DESCRIPTION OF THE TASK:
Provide the data again in its entirety, exactly as given.

^^^^

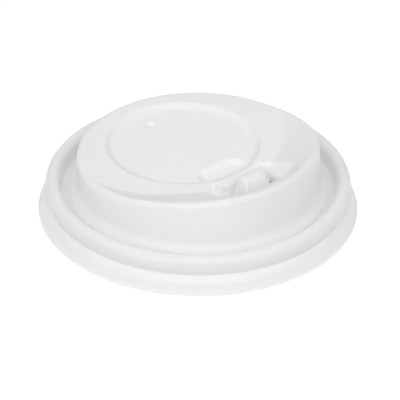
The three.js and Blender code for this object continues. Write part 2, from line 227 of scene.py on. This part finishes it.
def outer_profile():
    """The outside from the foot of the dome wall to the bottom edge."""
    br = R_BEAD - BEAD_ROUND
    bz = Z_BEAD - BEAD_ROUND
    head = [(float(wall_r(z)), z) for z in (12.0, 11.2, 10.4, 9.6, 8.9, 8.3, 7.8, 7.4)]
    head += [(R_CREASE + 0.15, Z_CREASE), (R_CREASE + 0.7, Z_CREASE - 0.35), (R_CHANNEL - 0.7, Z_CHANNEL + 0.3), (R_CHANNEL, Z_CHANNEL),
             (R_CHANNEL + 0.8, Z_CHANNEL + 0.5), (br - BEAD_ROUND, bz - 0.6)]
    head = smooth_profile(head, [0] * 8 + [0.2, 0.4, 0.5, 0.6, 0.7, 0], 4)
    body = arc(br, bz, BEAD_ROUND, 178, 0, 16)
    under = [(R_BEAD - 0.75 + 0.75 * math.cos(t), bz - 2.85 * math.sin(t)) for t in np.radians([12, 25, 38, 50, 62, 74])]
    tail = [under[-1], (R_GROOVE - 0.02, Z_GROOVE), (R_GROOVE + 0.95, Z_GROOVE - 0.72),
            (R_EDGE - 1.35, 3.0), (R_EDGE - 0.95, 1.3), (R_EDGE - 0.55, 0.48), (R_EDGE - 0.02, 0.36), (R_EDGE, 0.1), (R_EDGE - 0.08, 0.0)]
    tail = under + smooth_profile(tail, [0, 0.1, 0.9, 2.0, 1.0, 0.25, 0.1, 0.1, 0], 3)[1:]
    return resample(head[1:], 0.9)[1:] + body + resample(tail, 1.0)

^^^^

THE ANSWER:
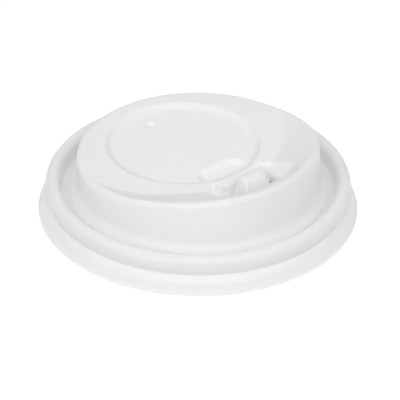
The three.js and Blender code for this object continues. Write part 2, from line 227 of scene.py on. This part finishes it.
def outer_profile():
    """The outside from the foot of the dome wall to the bottom edge."""
    br = R_BEAD - BEAD_ROUND
    bz = Z_BEAD - BEAD_ROUND
    head = [(float(wall_r(z)), z) for z in (12.0, 11.2, 10.4, 9.6, 8.9, 8.3, 7.8, 7.4)]
    head += [(R_CREASE + 0.15, Z_CREASE), (R_CREASE + 0.7, Z_CREASE - 0.35), (R_CHANNEL - 0.7, Z_CHANNEL + 0.3), (R_CHANNEL, Z_CHANNEL),
             (R_CHANNEL + 0.8, Z_CHANNEL + 0.5), (br - BEAD_ROUND, bz - 0.6)]
    head = smooth_profile(head, [0] * 8 + [0.2, 0.4, 0.5, 0.6, 0.7, 0], 4)
    body = arc(br, bz, BEAD_ROUND, 178, 0, 16)
    under = [(R_BEAD - 0.75 + 0.75 * math.cos(t), bz - 2.85 * math.sin(t)) for t in np.radians([12, 25, 38, 50, 62, 74])]
    tail = [under[-1], (R_GROOVE - 0.02, Z_GROOVE), (R_GROOVE + 0.95, Z_GROOVE - 0.72),
            (R_EDGE - 1.35, 3.0), (R_EDGE - 0.95, 1.3), (R_EDGE - 0.55, 0.48), (R_EDGE - 0.02, 0.36), (R_EDGE, 0.1), (R_EDGE - 0.08, 0.0)]
    tail = under + smooth_profile(tail, [0, 0.1, 0.9, 2.0, 1.0, 0.25, 0.1, 0.1, 0], 3)[1:]
    return resample(head[1:], 0.9)[1:] + body + resample(tail, 1.0)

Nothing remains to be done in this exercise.